--- start ---

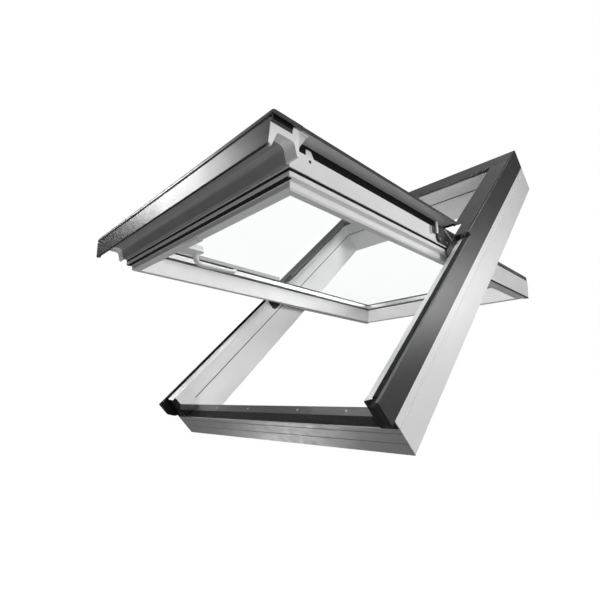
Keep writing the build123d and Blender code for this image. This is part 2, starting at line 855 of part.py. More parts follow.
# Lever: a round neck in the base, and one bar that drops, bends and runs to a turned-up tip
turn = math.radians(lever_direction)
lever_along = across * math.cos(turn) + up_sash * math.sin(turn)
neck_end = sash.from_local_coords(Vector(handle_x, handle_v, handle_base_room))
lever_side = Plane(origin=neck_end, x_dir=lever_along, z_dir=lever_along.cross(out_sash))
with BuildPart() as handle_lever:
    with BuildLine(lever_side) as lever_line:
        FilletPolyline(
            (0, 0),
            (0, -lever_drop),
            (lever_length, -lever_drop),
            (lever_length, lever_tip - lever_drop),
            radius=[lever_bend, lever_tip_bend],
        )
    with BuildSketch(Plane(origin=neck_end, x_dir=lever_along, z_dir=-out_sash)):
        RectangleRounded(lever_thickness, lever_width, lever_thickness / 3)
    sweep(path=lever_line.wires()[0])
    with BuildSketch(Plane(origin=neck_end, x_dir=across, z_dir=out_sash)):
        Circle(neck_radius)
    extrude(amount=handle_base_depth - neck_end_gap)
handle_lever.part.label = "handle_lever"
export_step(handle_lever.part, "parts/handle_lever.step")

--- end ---

- Given problem
Reproduce the material in full, with no word added or dropped.

- Exercise output
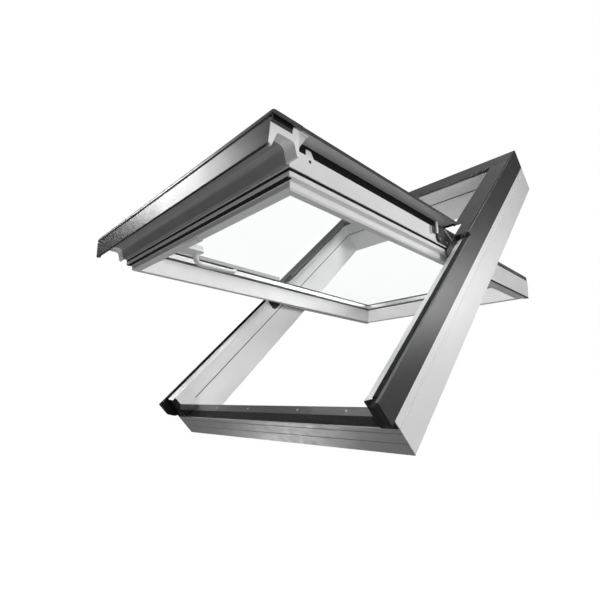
Keep writing the build123d and Blender code for this image. This is part 2, starting at line 855 of part.py. More parts follow.
# Lever: a round neck in the base, and one bar that drops, bends and runs to a turned-up tip
turn = math.radians(lever_direction)
lever_along = across * math.cos(turn) + up_sash * math.sin(turn)
neck_end = sash.from_local_coords(Vector(handle_x, handle_v, handle_base_room))
lever_side = Plane(origin=neck_end, x_dir=lever_along, z_dir=lever_along.cross(out_sash))
with BuildPart() as handle_lever:
    with BuildLine(lever_side) as lever_line:
        FilletPolyline(
            (0, 0),
            (0, -lever_drop),
            (lever_length, -lever_drop),
            (lever_length, lever_tip - lever_drop),
            radius=[lever_bend, lever_tip_bend],
        )
    with BuildSketch(Plane(origin=neck_end, x_dir=lever_along, z_dir=-out_sash)):
        RectangleRounded(lever_thickness, lever_width, lever_thickness / 3)
    sweep(path=lever_line.wires()[0])
    with BuildSketch(Plane(origin=neck_end, x_dir=across, z_dir=out_sash)):
        Circle(neck_radius)
    extrude(amount=handle_base_depth - neck_end_gap)
handle_lever.part.label = "handle_lever"
export_step(handle_lever.part, "parts/handle_lever.step")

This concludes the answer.